During my short stay in office before the AFRC forced me out of the country, I put $21,000 into the pockets of some 133 Sierra Leonean journalists. I was a fore-runner in the fight to achieve the Independent Media Commission Bill. President Kabbah was just about to sign the bad Press Bill, and Olu Gordon, Frank Kposowa and I were helpful in forestalling that signing until AFRC struck. During the war, I was correspondent to Committee for the Protection of Journalists (CPJ) and I highlighted the ills committed against fellow journalists. My less than six months in office was traumatic courtesy of the excruciating suffering journalists went through during the rebel war.
Many people say the Harry Yansanneh case is no longer pursued like before. If elected, do you intend to collaborate with the Association to pursue it?

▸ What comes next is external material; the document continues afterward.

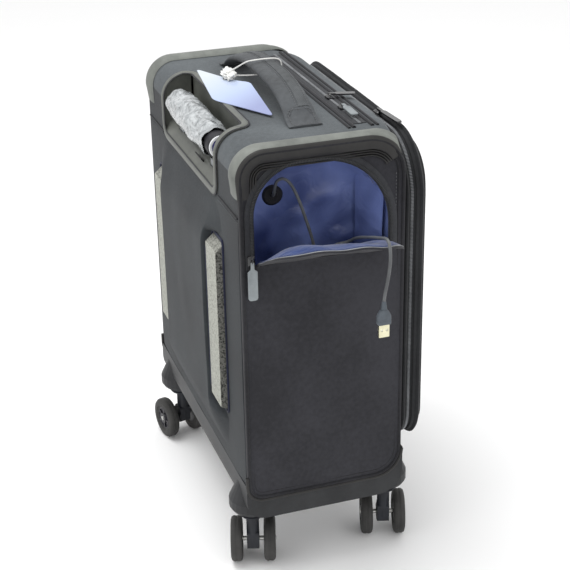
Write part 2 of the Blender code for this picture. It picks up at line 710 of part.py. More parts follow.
def make_tubes():
    dark = material("outer_tube", "2b2b2e", 0.5, 0.4)
    bright = material("handle_tube", "8d9094", 0.3, 1.0)
    tops = (BEZEL_LOW_Z - 0.001, BEZEL_FLOOR_Z + MID_RISE, GRIP_Z - GRIP_RZ - GAP)
    stages = (("outer_tube", "case", dark), ("mid_tube", "handle_mid", bright),
              ("inner_tube", "handle_grip", bright))
    for sign, side in ((-1, "near"), (1, "far")):
        for k, (name, body, look) in enumerate(stages):
            shrink = k * (TUBE_WALL + TUBE_CLEAR)
            mesh = sleeve(tube_section(sign, shrink), tube_section(sign, shrink + TUBE_WALL), "Z",
                          TUBE_LOW_Z + k * STAGE_STEP, tops[k])
            add(f"{name}_{side}", mesh, look, body)


def make_grip():
    plastic = material("grip_plastic", "26262a", 0.5)
    rings = []
    for share, scale in ((-1.0, 0.62), (-0.985, 0.84), (-0.95, 0.97), (-0.90, 1.0),
                         (0.90, 1.0), (0.95, 0.97), (0.985, 0.84), (1.0, 0.62)):
        ellipse = []
        for corner in circle(0.0, 0.0, scale, 20):
            ellipse.append(Vector((GRIP_Y + GRIP_RY * corner.x, GRIP_Z + GRIP_RZ * corner.y)))
        rings.append(lift(ellipse, "X", share * GRIP_HALF))
    grip = add("grip", loft(rings), plastic, "handle_grip")
    seat = GRIP_Z + GRIP_RZ - BUTTON_HIGH
    # flat feet on the grip where the two inner tubes end
    underside = GRIP_Z - GRIP_RZ
    for sign in (-1, 1):
        cut(grip, prism(tube_section(sign, -0.001), "Z", underside - 0.010, underside + 0.0008))
    half_wide = BUTTON_WIDTH / 2
    corner_r = 0.003
    pocket = box_outline(-BUTTON_HALF, BUTTON_HALF, GRIP_Y - half_wide, GRIP_Y + half_wide, corner_r)
    cut(grip, prism(pocket, "Z", seat - BUTTON_TRAVEL, GRIP_Z + GRIP_RZ + 0.010))
    side = 2 * GAP
    half = BUTTON_HALF - side
    half_wide -= side
    cap = box_outline(-half, half, GRIP_Y - half_wide, GRIP_Y + half_wide, corner_r - side)
    add("grip_button", prism(cap, "Z", seat + GAP, GRIP_Z + GRIP_RZ + 0.0005), plastic, "button")


# ---------------------------------------------------------------- carry handle and tag
def carry_rise(share):
    """Rise of the carry handle's underside at a share of its half length."""
    return CARRY_RISE * (1 - min(1.0, abs(share)) ** 2.6) ** 0.75


def make_carry_handle():
    fabric = material("handle_fabric", "55575a", 0.8)
    base = HEIGHT + ANCHOR_THICK + 2 * GAP
    rings = []
    count = 20
    for k in range(count + 1):
        share = -1 + 2 * k / count
        slope = math.copysign(math.radians(40), -share)
        if 0 < k < count:
            step = 0.02
            climb = carry_rise(share + step) - carry_rise(share - step)
            slope = math.atan2(climb, 2 * step * CARRY_HALF)
        thick = CARRY_THICK * (0.45 + 0.55 * (1 - share ** 4))
        wide = CARRY_WIDE * (1.0 + 0.12 * share ** 4)
        height = base + thick / 2 * math.cos(slope) + carry_rise(share)
        centre = Vector((share * CARRY_HALF, CARRY_Y, height))
        up = Vector((-math.sin(slope), 0.0, math.cos(slope)))
        outline = box_outline(-wide / 2, wide / 2, -thick / 2, thick / 2, 0.42 * thick, 2)
        rings.append([centre + Vector((0, p[0], 0)) + up * p[1] for p in outline])
    add("carry_handle", loft(rings), fabric)
    for name, sign in (("handle_anchor_near", -1), ("handle_anchor_far", 1)):
        outline = box_outline(sign * ANCHOR_X - ANCHOR_LONG / 2, sign * ANCHOR_X + ANCHOR_LONG / 2,
                              CARRY_Y - ANCHOR_WIDE / 2, CARRY_Y + ANCHOR_WIDE / 2, 0.008)
        add(name, prism(outline, "Z", HEIGHT + GAP, HEIGHT + ANCHOR_THICK), fabric)


def make_tag():
    corners = [Vector(p) for p in TAG_CORNERS]
    up = Vector((0, 0, TAG_THICK))
    add("hang_tag", loft([corners, [p + up for p in corners]]), material("tag_card", "d4d8dd", 0.25))
    cord("tag_string", STRING_ROUTE, STRING_D, material("tag_elastic", "eeeeec", 0.7), "case")


# ---------------------------------------------------------------- lid
def make_lid():
    fabric = material("lid_fabric", "47494c", 0.8)
    turn = 0.3 * LID_EDGE_R
    inside = LID_FRONT_Y + LID_WALL
    levels = ((LID_EDGE_R, LID_FRONT_Y), (turn, LID_FRONT_Y + turn), (0.0, LID_FRONT_Y + LID_EDGE_R),
              (0.0, LID_BACK_Y), (LID_WALL, LID_BACK_Y), (LID_WALL, inside + turn),
              (LID_EDGE_R, inside))
    add("lid_shell", loft([lift(lid_outline(inset), "Y", y) for inset, y in levels]), fabric, "lid")
    face = LID_FRONT_Y - GAP
    deep = FRONT_PANEL_DEPTH
    levels = ((0.0, 0.0), (0.0, 0.6 * deep), (0.0015, 0.85 * deep), (0.0050, deep))
    rings = [lift(lid_outline(FRONT_PANEL_INSET + inset), "Y", face - out) for inset, out in levels]
    add("lid_front_panel", loft(rings), fabric, "lid")


# ---------------------------------------------------------------- zip sliders and pullers
def slider_mesh(centre, along, up):
    """Slider body with the bridge that holds its puller."""
    along = Vector(along).normalized()
    up = Vector(up).normalized()
    across = up.cross(along)
    rings = []
    levels = ((0.0, 0.0008), (0.0008, 0.0), (0.55 * SLIDER_HIGH, 0.0), (SLIDER_HIGH, 0.0024))
    for level, shrink in levels:
        half_l = SLIDER_LONG / 2 - shrink
        half_w = SLIDER_WIDE / 2 - shrink
        outline = box_outline(-half_l, half_l, -half_w, half_w, 0.0016, 2)
        rings.append([Vector(centre) + along * p[0] + across * p[1] + up * level for p in outline])
    return loft(rings)


def puller_mesh(start, along, flat, length, width):
    """Flat puller plate from its pivot; flat is the direction of its thickness."""
    along = Vector(along).normalized()
    flat = Vector(flat).normalized()
    across = flat.cross(along)
    half_t = PULLER_THICK / 2
    stem = 0.0018
    rings = []
    for reach, half in ((0.0, stem), (0.20, 1.1 * stem), (0.26, width / 2), (0.94, width / 2),
                        (1.0, 0.38 * width)):
        spot = Vector(start) + along * reach * length
        signs = ((-1, -1), (1, -1), (1, 1), (-1, 1))
        rings.append([spot + across * a * half + flat * b * half_t for a, b in signs])
    return loft(rings)


MAIN_TRACK_Y = -0.0620
LID_TRACK_Y = LID_BACK_Y - 0.0110
POCKET_SLIDER_Z = ARCH_LOW_Z + 0.0085
SLIDERS = {
    "pocket": ((-HALF_W - 0.0010, ARCH_BACK_Y + 0.0020, POCKET_SLIDER_Z), (0, 0, 1), (-1, 0, 0)),
    "main_near": ((-0.0950, MAIN_TRACK_Y, HEIGHT + 0.0008), (1, 0, 0), (0, -0.08, 1)),
    "main_far": ((-0.0520, MAIN_TRACK_Y, HEIGHT + 0.0008), (1, 0, 0), (0, -0.08, 1)),
    "lid_zip": ((-0.0880, LID_TRACK_Y, LID_TOP_Z + 0.0006), (1, 0, 0), (0, 0, 1)),
}
# puller: direction from its pivot, thickness direction, length, width
PULLERS = {
    "pocket": ((0, 0, -1), (-1, 0, 0), 0.046, 0.0110),
    "main_near": ((-1, 0, -0.02), (0, 0, 1), 0.040, 0.0085),
    "main_far": ((-0.25, -1, -0.02), (0, 0, 1), 0.030, 0.0085),
    "lid_zip": ((-1, -0.06, 0), (0, 0, 1), 0.056, 0.0070),
}


def puller_pivot(key):
    centre, _, up = SLIDERS[key]
    return Vector(centre) + Vector(up).normalized() * (SLIDER_HIGH + PULLER_THICK / 2 + 2 * GAP)


def make_zips():
    metal = material("zip_metal", "3a3b3d", 0.35, 0.9)
    grey = material("puller_grey", "a8adb0", 0.45)
    for key, (centre, along, up) in SLIDERS.items():
        add(f"{key}_slider", slider_mesh(centre, along, up), metal, f"{key}_slider")
        direction, flat, length, width = PULLERS[key]
        mesh = puller_mesh(puller_pivot(key), direction, flat, length, width)
        add(f"{key}_puller", mesh, grey if key in ("pocket", "main_near") else metal, f"{key}_puller")


# ---------------------------------------------------------------- casters
def caster_frame(sign, y, heading):
    return Matrix.Translation((sign * CASTER_X, y, 0.0)) @ Matrix.Rotation(math.radians(heading), 4, "Z")


def wheel_profile():
    """(x, radius) outline of a wheel: a hollow hub face, a flat side and a rounded tread."""
    half = WHEEL_WIDE / 2
    bore = AXLE_R + AXLE_CLEAR
    side = ((half - 0.0040, WHEEL_R), (half - 0.0012, WHEEL_R - 0.0016), (half, WHEEL_R - 0.0050),
            (half, HUB_R + 0.0015), (half - 0.0015, HUB_R - 0.0005), (half - 0.0015, bore))
    return [(-x, radius) for x, radius in reversed(side)] + list(side)


def make_casters():
    dark = material("caster_nylon", "2b2d33", 0.45)
    rubber = material("wheel_rubber", "5a5a58", 0.75)
    steel = material("axle_steel", "b8b8b4", 0.3, 1.0)
    half = HUB_WIDE / 2
    reach = WHEEL_SPACING / 2 + WHEEL_WIDE / 2 - 0.0025
    neck_z = WHEEL_R + 0.020
    arm = fillet_path([(-STEM_R, neck_z, 0.003), (-STEM_R + 0.001, WHEEL_R - 0.004, 0.006),
                       (TRAIL, WHEEL_R - HUB_R, 0.004), (TRAIL + HUB_R, WHEEL_R, 0.004),
                       (STEM_R, neck_z, 0.003)], steps=3)
    for name, sign, y, heading in CASTERS:
        frame = caster_frame(sign, y, heading)
        stem = stack(0.0, 0.0, ((WHEEL_R + 0.004, STEM_R), (SOCKET_TOP_Z - 0.0015, STEM_R)), 16)
        stem.transform(frame)
        fork = add(f"fork_{name}", stem, dark, f"caster_{name}")
        for outline in (arm, circle(TRAIL, WHEEL_R, HUB_R, 20)):
            mesh = prism(outline, "X", -half, half)
            mesh.transform(frame)
            weld(fork, mesh)
        bore = prism(circle(TRAIL, WHEEL_R, AXLE_R + AXLE_CLEAR, 12), "X", -2 * half, 2 * half)
        bore.transform(frame)
        cut(fork, bore)
        axle = prism(circle(TRAIL, WHEEL_R, AXLE_R, 12), "X", -reach, reach)
        axle.transform(frame)
        add(f"axle_{name}", axle, steel, f"caster_{name}")
        for side, place in (("a", -WHEEL_SPACING / 2), ("b", WHEEL_SPACING / 2)):
            wheel = turned_x(wheel_profile(), 24)
            bmesh.ops.translate(wheel, verts=wheel.verts, vec=(place, TRAIL, WHEEL_R))
            wheel.transform(frame)
            add(f"wheel_{name}_{side}", wheel, rubber, f"wheel_{name}_{side}")


# ---------------------------------------------------------------- assembly
def make_pivots():
    pivot("case", (0, 0, 0))
    pivot("lid", (HALF_W + LID_HINGE_OUT, LID_BACK_Y, LID_BOTTOM_Z))
    pivot("flap", (-HALF_W, 0, ARCH_LOW_Z))
    pivot("cable_end", from_side(DROP_ROUTE)[0] - Vector((0, 0, CABLE_D / 2)))
    pivot("handle_mid", (0, TUBE_Y, BEZEL_FLOOR_Z))
    pivot("handle_grip", (0, TUBE_Y, GRIP_Z))
    pivot("button", (0, GRIP_Y, GRIP_Z + GRIP_RZ))
    for key, (centre, _, _) in SLIDERS.items():
        pivot(f"{key}_slider", centre)
        pivot(f"{key}_puller", puller_pivot(key))
    for name, sign, y, heading in CASTERS:
        frame = caster_frame(sign, y, heading)
        pivot(f"caster_{name}", frame.translation)
        for side, place in (("a", -WHEEL_SPACING / 2), ("b", WHEEL_SPACING / 2)):
            pivot(f"wheel_{name}_{side}", frame @ Vector((place, TRAIL, WHEEL_R)))


# pieces that hang loose and don't count in the case's own box
LOOSE = ("cable_pocket", "cable_flap", "cable_drop", "plug_", "tag_string")


def stand_on_origin():
    """Move the case so that the middle of its outer box, cables apart, stands on the origin."""
    bpy.context.view_layer.update()
    depsgraph = bpy.context.evaluated_depsgraph_get()
    corners = []
    for item in bpy.data.objects:
        loose = item.name.startswith(LOOSE)
        if item.type == "EMPTY" or item.hide_render or loose:
            continue
        seen = item.evaluated_get(depsgraph)
        data = seen.to_mesh()
        corners += [seen.matrix_world @ v.co for v in data.vertices]
        seen.to_mesh_clear()
    low = [min(p[k] for p in corners) for k in range(3)]
    high = [max(p[k] for p in corners) for k in range(3)]
    FRAME["case"].location = (-(low[0] + high[0]) / 2, -(low[1] + high[1]) / 2, -low[2])


def main():
    clear_scene()
    make_pivots()
    make_sides()
    make_back()
    make_top()
    make_front_frame()
    make_guards()
    make_base()
    make_pocket()
    make_cable()
    make_bezel()
    make_tubes()
    make_grip()
    make_carry_handle()
    make_tag()
    make_lid()
    make_zips()
    make_casters()
    stand_on_origin()


main()
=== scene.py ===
"""Looks of a cabin spinner suitcase: cloth, zips, pocket lining, cable, handle and casters.

Shapes are written in the case's own frame, whose middle is x = y = 0, and make() moves them to the
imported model's frame by CENTRE.  -X is the side with the cable pocket, +Y the back, +Z up.
"""

import json
import math

import bmesh
import bpy
from mathutils import Matrix, Vector, noise


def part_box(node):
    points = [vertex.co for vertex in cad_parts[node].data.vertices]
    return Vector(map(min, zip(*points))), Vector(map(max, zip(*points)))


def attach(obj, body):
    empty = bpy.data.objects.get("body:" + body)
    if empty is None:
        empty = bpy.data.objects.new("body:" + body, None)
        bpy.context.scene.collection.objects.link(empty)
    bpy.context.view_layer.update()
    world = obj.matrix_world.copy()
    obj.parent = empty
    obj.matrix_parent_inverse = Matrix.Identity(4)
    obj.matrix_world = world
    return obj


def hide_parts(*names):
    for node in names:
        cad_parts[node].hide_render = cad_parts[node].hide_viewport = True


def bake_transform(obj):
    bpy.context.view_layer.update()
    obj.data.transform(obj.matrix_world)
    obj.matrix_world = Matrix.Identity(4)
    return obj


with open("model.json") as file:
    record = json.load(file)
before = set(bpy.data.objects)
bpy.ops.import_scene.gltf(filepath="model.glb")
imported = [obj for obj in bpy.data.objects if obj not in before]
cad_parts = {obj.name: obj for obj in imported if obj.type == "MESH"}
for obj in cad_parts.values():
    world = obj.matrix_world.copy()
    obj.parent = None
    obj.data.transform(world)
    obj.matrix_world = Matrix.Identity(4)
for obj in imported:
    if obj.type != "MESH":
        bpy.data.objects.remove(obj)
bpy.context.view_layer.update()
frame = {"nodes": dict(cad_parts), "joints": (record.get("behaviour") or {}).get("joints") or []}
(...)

No. That case is being pursued. It's only the Attorney General's office that's delaying us. You know politicians. It will be pursued with much vigor with me as Secretary General and Philip Neville as head of our Association.
As a senior journalist, what do you know about the ongoing case between SLAJ and the Government of Sierra Leone over the 1965 Public Order Act (POA)? Is it dying like the Harry Yansanneh case?
If my colleagues had followed my advice at the Bo SLAJ convention, we would have been far gone with the case of the 1965 POA, now in the Supreme Court. I advised that we push President Ernest Bai Koroma, to make good his election promise to the Sierra Leonean journalists. I advised that we as SLAJ can only ask the first gentleman of the state to do just what he said he would do, namely; to help Parliament to remove certain sections of the POA, with special reference to Section 33. But the greater majority at that Bo convention voted for court action. Now see where we are. When you ask President Koroma now to help fulfill his promise, he will say, like President Tejan Kabbah used to say when we asked him to drop the Paul Kamara case, I AM CONSTRAINED. The case is in court and I don't want to be accused of meddling into judicial matters. However, when we take over, come first week in December, I will advocate a new approach which I am not at liberty now to discuss.